Her fellow ERT coordinator, Trisha Benedict, a Local 5319 steward and airport screener in Halifax, Nova Scotia, made a 645-mile journey to the refinery to support the facility’s other workers. They also were traumatized by the incident and needed various kinds of care.
Taylor and Benedict later returned for a follow-up visit— at union members’ request—to provide further assistance.
Sometimes, a coordinator’s second visit, or third, has a bigger impact than the first. We take a case-by-case approach to ensure our members get the care they need, as long as they need it.
At least once every two years, the ERT brings coordinators together for a week of training aimed both at improving the quality of our assistance and ensuring team members take proper care of themselves.
The training last year included a presentation by Barb Ertl, a certified trauma treatment specialist uniquely qualified to address the range of challenges facing our coordinators.
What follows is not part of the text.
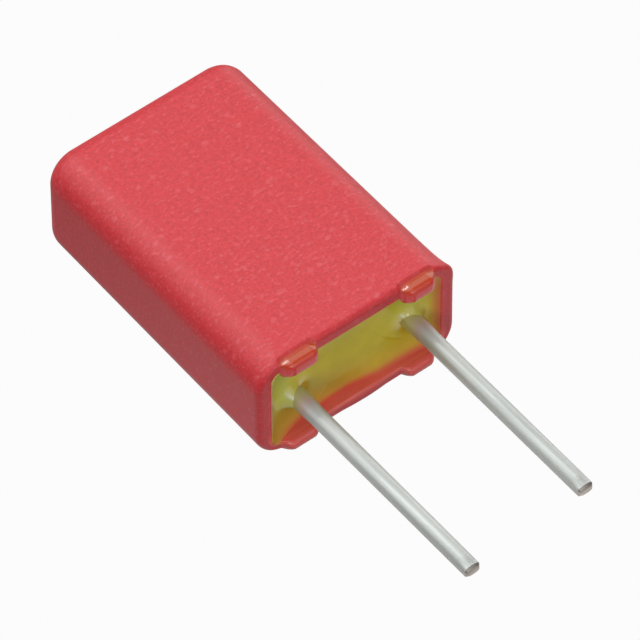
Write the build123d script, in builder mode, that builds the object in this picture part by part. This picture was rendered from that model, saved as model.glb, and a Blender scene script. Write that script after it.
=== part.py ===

Ertl, a Marine Corps veteran who once oversaw a crisis team for 12 school districts, made recommendations for handling ERT calls. She also explained the physical, mental and social aspects of health and outlined strategies for helping coordinators—and others—stay safe.
Dr. Jeff Lating, a professor of psychology at Loyola University Maryland, also continued his years-long association with the ERT by training coordinators to identify trauma, administer psychological first aid and remain resilient while performing this work.
Just as important, team members drew strength and inspiration from each other as they discussed incidents they covered as well as the larger societal pressures that contribute to the suicides, overdoses and mass shootings as well as workplace injuries and deaths.
Corporations’ pursuit of higher production and greater profits remains the single biggest obstacle to worker safety, explained Lee Morine, a member of Local 752L who works at the Cooper tire plant in Texarkana, Ark.
Besides serving union members and their families, he noted, the ERT’s work helps to identify the need for more robust disability assistance programs, higher safety standards and other gaps in various states. These insights help to inform the missions of the union’s Rapid Response, Legislative and Policy, and Health, Safety and Environment Departments.
As one of the ERT’s most senior coordinators, Morine had special insights to share at the training, describing his service on the ERT as a “ministry” that goes hand in hand with his volunteer work among at-risk youths and inmates at a county jail.
It breaks his heart to see fellow union members in pain. But it’s a privilege to stand with union members during their hour of need and “show this side of the union,” he said, referring to the USW’s commitment to the injured and fallen.
No other union has a program like ours. But some are exploring the concept.
Representatives of the Ironworkers, the National Association of Letter Carriers, and the United Union of Roofers, Waterproofers and Allied Workers all attended our training sessions in recent years because they’re interested in forming response teams of their own.
The ERT’s 20th anniversary provides yet another opportunity to assess our work and plan for the future.
We will continue to show up for USW members who need us. And we will continue to lead by example and stand in solidarity with other unions that want to extend the same compassionate, essential care to other workers.